Does anyone know of any fun type dog shows in the south (south east) that are family orinentated??

thanks in advance!


----------



## SpringerHusky

There's a family dog show April 11th at Gables cats and dogs farmdown in plymouth, this is south west so depends how far you wish to travel in the south.


----------



## terriermaid

i was wondering when gables was on lol i wont have to look it up now are you going?


----------



## raindog

There are three days of fun shows at the Kent County Fair at the beginning of May. See here for details: http://www.petforums.co.uk/dog-shows-events/31655-kent-county-fair-companion-shows.html

Mick


----------



## SpringerHusky

terriermaid said:


> i was wondering when gables was on lol i wont have to look it up now are you going?

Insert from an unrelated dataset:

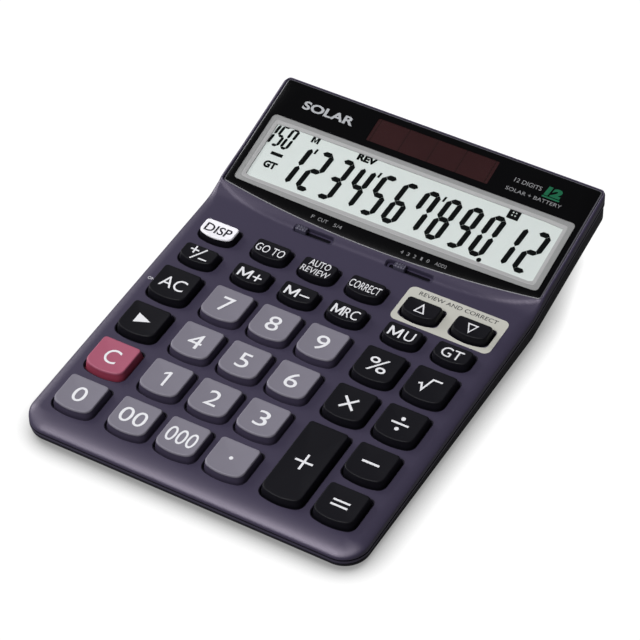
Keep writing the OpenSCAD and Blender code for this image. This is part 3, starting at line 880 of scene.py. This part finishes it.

I'm definalty going it my 21st birthday and puppy meet up day


----------



## PennyH

I am holding a fun show in aid of the Primary School I work at. It will be on Saturday 13th June, judging begins at 1.00 and there will be 12 novelty classes - entry £1.00 per class.
The address of the venue is Brompton Westbrook Primary School, Kings Bastion, Gillingham, Kent. ME7 1HX
For further information, please phone during school hours - Mrs Harrison 01634 844152
Hope you can come along, as really want it to be a success!!


----------



## shakkastaffs

there are some at northbourne near sandwich/dover.

the first of the year being tomorrow.

WANT to do something different on Easter Sunday? Take your faithful hound to the Easter Fun Dog Show in Northbourne, a great day out for all the family.
There will be 10 pedigree classes and 33 novelty classes so whether your pet is the fastest sausage eater or a pedigree puppy training for Crufts, there is something for everyone. Organised by the Manston and District Canine Society, the show will be held at the Northbourne Village Hall and Green, The Drove, Northbourne. Entry costs £2 for pedigree classes and £1 for novelty classes. For details call Jenny Fletcher on 01843 823 539.


----------



## ellie-dee

Have a look at Pets Services Directory Kent - Pets in Kent they advertise dog shows, if anyone knows of any they will put them on the site for free! :thumbup:


----------



## dexter

May 10th . wye college beagles , fun dog show.


----------



## _Lesley_

There is a companion dog show in Queenborough (Isle of Sheppey) tomorrow (the 26th) at the Gateway Centre.
Entries from 10:30 and judging from 12:00

If you can come along ypu'll be able to see me and Fidgit disgracing ourselves


----------



## PennyH

Hi there
We will be there too!!
See you there.


----------